Melalui foto-foto makanan yang dibagikan, individu dapat mengkomunikasikan preferensi, nilai-nilai, dan aspirasi mereka kepada dunia.
Motivasi di balik perilaku memotret makanan sebelum disantap sangatlah beragam. Bagi sebagian orang, ini adalah cara untuk mengabadikan momen spesial, seperti merayakan ulang tahun di restoran mewah atau menikmati hidangan unik saat berlibur. Foto-foto ini kemudian menjadi bagian dari narasi pribadi yang mereka bangun di media sosial.
Namun, bagi sebagian besar orang, perilaku ini lebih dari sekadar mengabadikan momen. Ini adalah tentang membangun citra diri dan mencari validasi sosial. Dengan membagikan foto-foto makanan yang menarik dan estetis, seseorang berharap dapat dilihat sebagai individu yang berkelas, trendi, dan memiliki selera yang baik.
Jumlah "like" dan komentar positif yang diterima menjadi ukuran keberhasilan dalam membangun citra diri tersebut.
Dalam konteks ini, makanan bukan lagi sekadar objek konsumsi, melainkan simbol status dan identitas. Memotret dan membagikan foto-foto makanan tertentu, seperti hidangan organik, vegan, atau dari restoran mewah, dapat menjadi cara untuk menunjukkan bahwa seseorang peduli terhadap kesehatan, lingkungan, atau memiliki kemampuan finansial yang tinggi.
Namun, perilaku ini juga dapat dilihat sebagai bentuk ekspresi diri dan kreativitas. Makanan, dengan segala warna, tekstur, dan bentuknya, dapat menjadi objek fotografi yang menarik dan menantang. Melalui pemilihan sudut pandang, pencahayaan, dan komposisi yang tepat, seseorang dapat menciptakan foto-foto makanan yang artistik dan memukau.
Selain itu, media sosial juga menyediakan platform bagi individu untuk terhubung dengan orang-orang yang memiliki minat yang sama dalam hal makanan. Melalui tagar, grup, dan komunitas online, mereka dapat berbagi resep, tips memasak, dan rekomendasi restoran. Hal ini menciptakan rasa memiliki dan identitas kolektif di antara para penggemar makanan.

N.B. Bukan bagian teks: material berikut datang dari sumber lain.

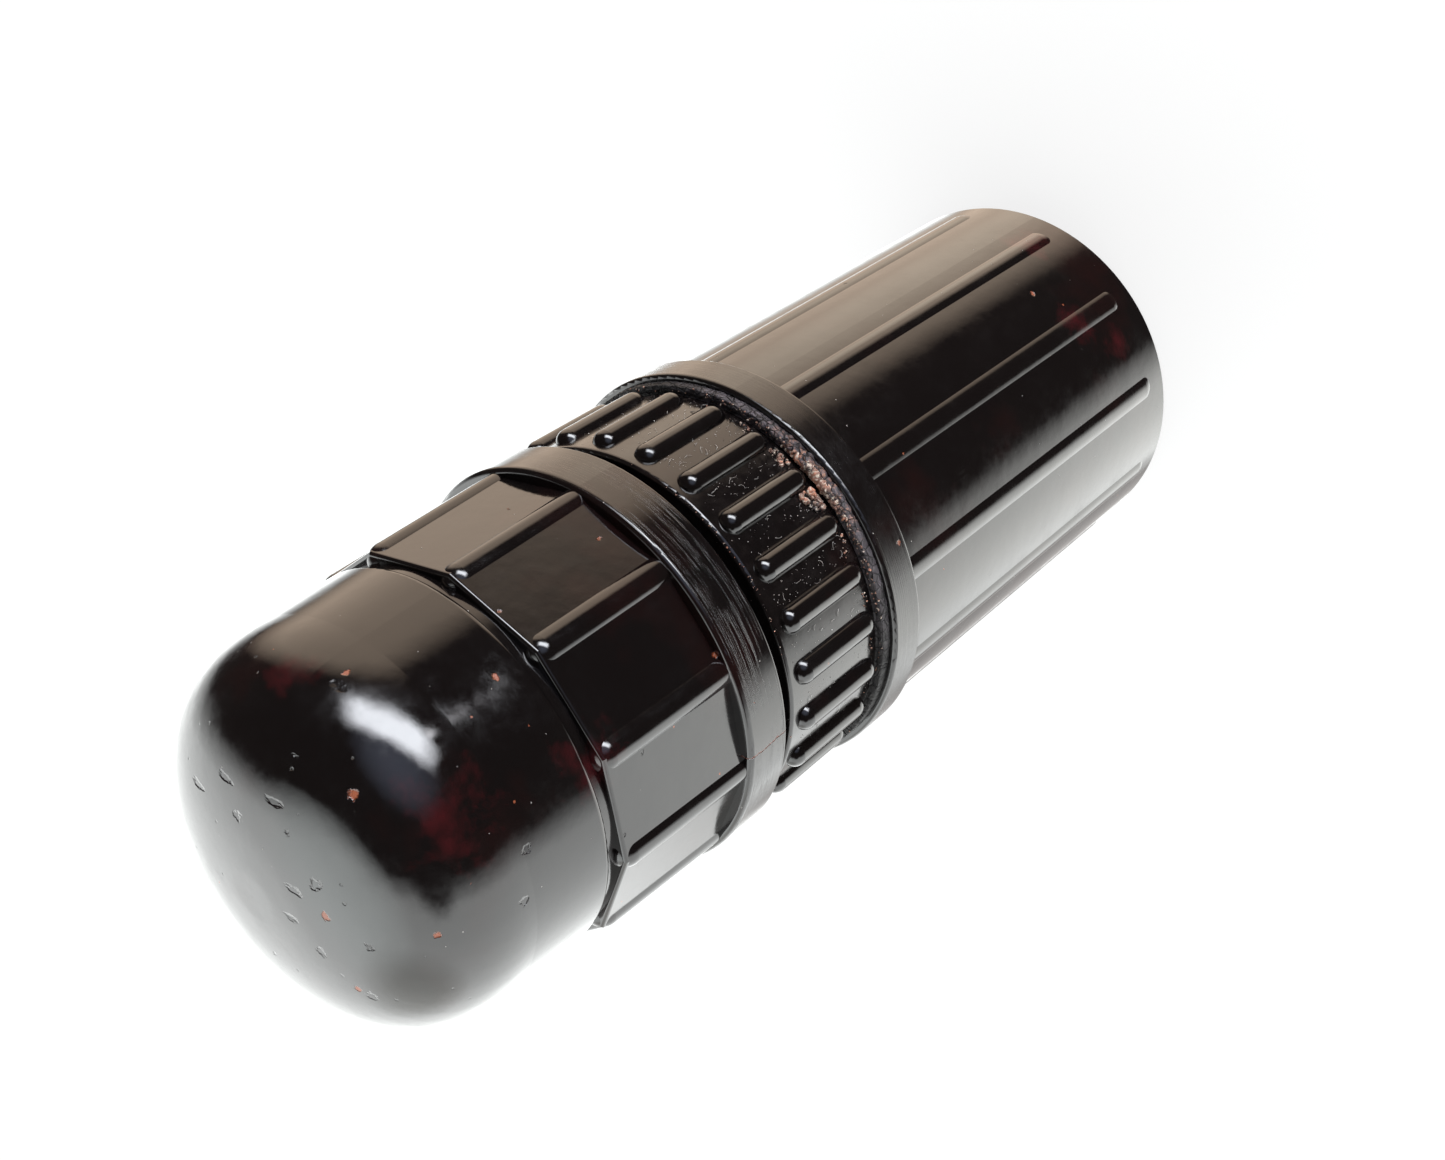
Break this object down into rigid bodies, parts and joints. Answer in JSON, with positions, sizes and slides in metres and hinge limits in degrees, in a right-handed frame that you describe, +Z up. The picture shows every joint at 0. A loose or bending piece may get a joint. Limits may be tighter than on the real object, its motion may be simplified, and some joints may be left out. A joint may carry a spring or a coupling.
{
  "type": "film developing tank",
  "caption": "Hand-sized cylindrical daylight tank for developing small-format roll film, with a screw head, a screw cap and a helical film drum.",
  "frame": {"origin": "centre of the flat base, on the surface it stands on", "axes": "+Z up along the tank's axis from the base to the rounded cap; +X through a rib of the cap"},
  "size_m": [0.0514, 0.0512, 0.1373],
  "materials": {
    "phenolic": "polished compression-moulded phenolic, very dark red-brown, worn",
    "phenolic_inner": "as-moulded phenolic, satin",
    "perished_rubber": "hardened, crumbling at the edge",
    "soft_rubber": "matt black rubber",
    "brass": "turned, dull",
    "steel": "spring-hard strip and pin",
    "glass": "clear tube",
    "red_liquid": "dyed thermometer liquid",
    "white_card": "plain white scale strip"
  },
  "bodies": {
    "tank": {"tank_body": "phenolic", "pivot_bush": "phenolic_inner"},
    "head_seal": {"flange_gasket": "perished_rubber"},
    "head": {"head_collar": "phenolic", "head_bush": "brass", "light_baffle": "phenolic_inner"},
    "cap_seal": {"cap_washer": "soft_rubber"},
    "cap": {"dome_cap": "phenolic"},
    "drum": {"spiral_drum": "phenolic_inner", "drum_top_disc": "phenolic_inner", "drum_bottom_disc": "phenolic_inner", "drum_spindle": "phenolic_inner", "spindle_washer": "soft_rubber", "winding_knob": "phenolic_inner", "knob_nut": "brass", "clip_pin": "steel"},
    "film_clip": {"film_clip": "steel"},
    "thermometer": {"thermometer_stopper": "phenolic_inner", "stopper_washer": "soft_rubber", "thermometer_glass": "glass", "thermometer_column": "red_liquid", "thermometer_scale": "white_card"}
  },
  "joints": [
    {"name": "head_lift", "type": "slide", "parent": "tank", "child": "head_seal", "axis": [0, 0, 1], "range_m": [0, 0.066]},
    {"name": "head_turn", "type": "hinge", "parent": "head_seal", "child": "head", "pos_m": [0, 0, 0.0678], "axis": [0, 0, 1], "range_deg": [0, 5940]},
    {"name": "cap_lift", "type": "slide", "parent": "head", "child": "cap_seal", "axis": [0, 0, 1], "range_m": [0, 0.036]},
    {"name": "cap_turn", "type": "hinge", "parent": "cap_seal", "child": "cap", "pos_m": [0, 0, 0.086], "axis": [0, 0, 1], "range_deg": [0, 3240]},
    {"name": "drum_spin", "type": "hinge", "parent": "head", "child": "drum", "pos_m": [0, 0, 0.098], "axis": [0, 0, 1], "continuous": true},
    {"name": "clip_swing", "type": "hinge", "parent": "drum", "child": "film_clip", "pos_m": [0.01586, 0.00243, 0.0369], "axis": [0, 0, 1], "range_deg": [0, 25], "stiffness_Nm_per_rad": 0.004},
    {"name": "thermometer_lift", "type": "slide", "parent": "drum", "child": "thermometer", "axis": [0, 0, 1], "range_m": [0, 0.01]}
  ],
  "couplings": [
    {"joint": "head_lift", "follows": "head_turn", "m_per_rad": 0.00063662},
    {"joint": "cap_lift", "follows": "cap_turn", "m_per_rad": 0.00063662}
  ]
}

Di balik semua manfaat yang ditawarkan, perilaku ini juga memiliki sisi negatif. Terlalu fokus pada memotret makanan dapat mengurangi kenikmatan dalam menyantap makanan itu sendiri. Waktu yang seharusnya digunakan untuk menikmati cita rasa dan aroma hidangan justru dihabiskan untuk mencari sudut pandang yang sempurna dan mengedit foto agar terlihat lebih menarik.
Selain itu, perilaku ini juga dapat menimbulkan tekanan sosial dan perasaan tidak aman. Seseorang mungkin merasa terdorong untuk selalu memotret makanan mereka, bahkan jika mereka tidak benar-benar ingin melakukannya, hanya karena takut dianggap ketinggalan zaman atau tidak gaul. Hal ini dapat menyebabkan stres dan kecemasan, terutama jika foto-foto mereka tidak mendapatkan respons yang diharapkan.

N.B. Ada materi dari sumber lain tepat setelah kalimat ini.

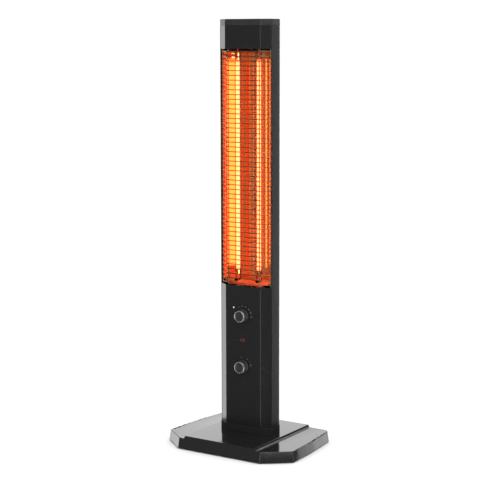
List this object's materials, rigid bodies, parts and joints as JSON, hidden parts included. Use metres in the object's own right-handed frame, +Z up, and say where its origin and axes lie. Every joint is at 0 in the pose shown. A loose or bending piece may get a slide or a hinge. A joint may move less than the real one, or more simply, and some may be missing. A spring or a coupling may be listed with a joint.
{
  "type": "outdoor heater",
  "caption": "Free-standing tower radiant heater: eight-sided black column with glowing tube lamps behind a wire guard, rotary controls and a low flat foot.",
  "frame": {"origin": "on the floor under the middle of the foot", "axes": "+Z up along the column, -Y towards the front with the lamps and controls, +X to the right of someone who looks at the front"},
  "size_m": [0.289, 0.206, 0.826],
  "materials": {
    "column_paint": "satin black powder coat",
    "panel_paint": "satin black powder coat",
    "cap_plastic": "satin black moulding",
    "plinth_plastic": "gloss black moulding",
    "base_plastic": "gloss black moulding",
    "dark_screw_steel": "blackened screws",
    "screw_steel": "zinc plated",
    "reflector_aluminium": "polished, stucco embossed",
    "quartz": "clear quartz",
    "glowing_carbon": "glowing carbon",
    "steatite": "unglazed white ceramic",
    "spring_steel": "spring steel",
    "zinc_steel": "zinc plated sheet",
    "phenolic": "black phenolic moulding",
    "guard_wire": "bright chromed wire",
    "nut_steel": "zinc plated",
    "shaft_steel": "turned steel",
    "knob_plastic": "satin black moulding",
    "knob_chrome": "chromed",
    "pilot_red": "red translucent lens",
    "terminal_plastic": "natural polyamide",
    "bush_rubber": "black rubber",
    "foot_rubber": "black rubber",
    "silicone_wire": "white silicone sleeving",
    "plunger_plastic": "natural acetal"
  },
  "bodies": {
    "heater": {"base_left_half": "base_plastic", "base_right_half": "base_plastic", "base_screws": "screw_steel", "base_tie_plate": "zinc_steel", "bracket_screws": "dark_screw_steel", "cap_screws": "dark_screw_steel", "carbon_filament_left": "glowing_carbon", "carbon_filament_right": "glowing_carbon", "ceramic_caps_lower": "steatite", "ceramic_caps_upper": "steatite", "column_bolts": "screw_steel", "column_housing": "column_paint", "column_plinth": "plinth_plastic", "control_leads": "silicone_wire", "control_panel": "panel_paint", "cord_bush": "bush_rubber", "guard_cross_wires": "guard_wire", "guard_upright_wires": "guard_wire", "heat_shield": "zinc_steel", "lamp_bracket_lower": "zinc_steel", "lamp_bracket_upper": "zinc_steel", "lamp_clips_lower": "spring_steel", "lamp_clips_upper": "spring_steel", "lamp_leads": "silicone_wire", "pilot_lamp_body": "phenolic", "pilot_lamp_lens": "pilot_red", "plinth_screws": "screw_steel", "quartz_tube_left": "quartz", "quartz_tube_right": "quartz", "reflector": "reflector_aluminium", "reflector_bottom_plate": "reflector_aluminium", "reflector_top_plate": "reflector_aluminium", "regulator_body": "phenolic", "regulator_nut": "nut_steel", "return_leads": "silicone_wire", "rubber_feet": "foot_rubber", "selector_body": "phenolic", "selector_nut": "nut_steel", "terminal_block": "terminal_plastic", "thermal_cutout": "phenolic", "tip_switch_body": "phenolic", "tip_switch_spring": "spring_steel", "top_cap": "cap_plastic", "top_front_panel": "panel_paint"},
    "regulator": {"regulator_shaft": "shaft_steel", "regulator_knob": "knob_plastic", "regulator_knob_ring": "knob_chrome"},
    "selector": {"selector_shaft": "shaft_steel", "selector_knob": "knob_plastic", "selector_knob_ring": "knob_chrome"},
    "tip_plunger": {"tip_switch_plunger": "plunger_plastic"}
  },
  "joints": [
    {"name": "regulator_turn", "type": "hinge", "parent": "heater", "child": "regulator", "pos_m": [0, -0.0157, 0.259], "axis": [0, 1, 0], "range_deg": [-149, 0]},
    {"name": "selector_turn", "type": "hinge", "parent": "heater", "child": "selector", "pos_m": [0, -0.0157, 0.1585], "axis": [0, 1, 0], "range_deg": [-86, 0]},
    {"name": "tip_plunger_slide", "type": "slide", "parent": "heater", "child": "tip_plunger", "axis": [0, 0, -1], "range_m": [0, 0.005], "stiffness_N_per_m": 150, "springref_m": 0.008}
  ]
}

Lebih jauh lagi, perilaku memotret makanan sebelum disantap juga dapat berdampak negatif pada industri kuliner. Restoran dan kafe kini harus berinvestasi lebih banyak dalam presentasi makanan agar terlihat menarik di foto. Hal ini dapat meningkatkan biaya operasional dan harga makanan, yang pada akhirnya akan membebani konsumen.
Perilaku memotret makanan sebelum disantap adalah fenomena kompleks yang mencerminkan perubahan budaya dan interaksi sosial di era digital. Meskipun menawarkan berbagai manfaat, seperti mengabadikan momen, membangun citra diri, dan mengekspresikan kreativitas, perilaku ini juga memiliki sisi negatif yang perlu diwaspadai.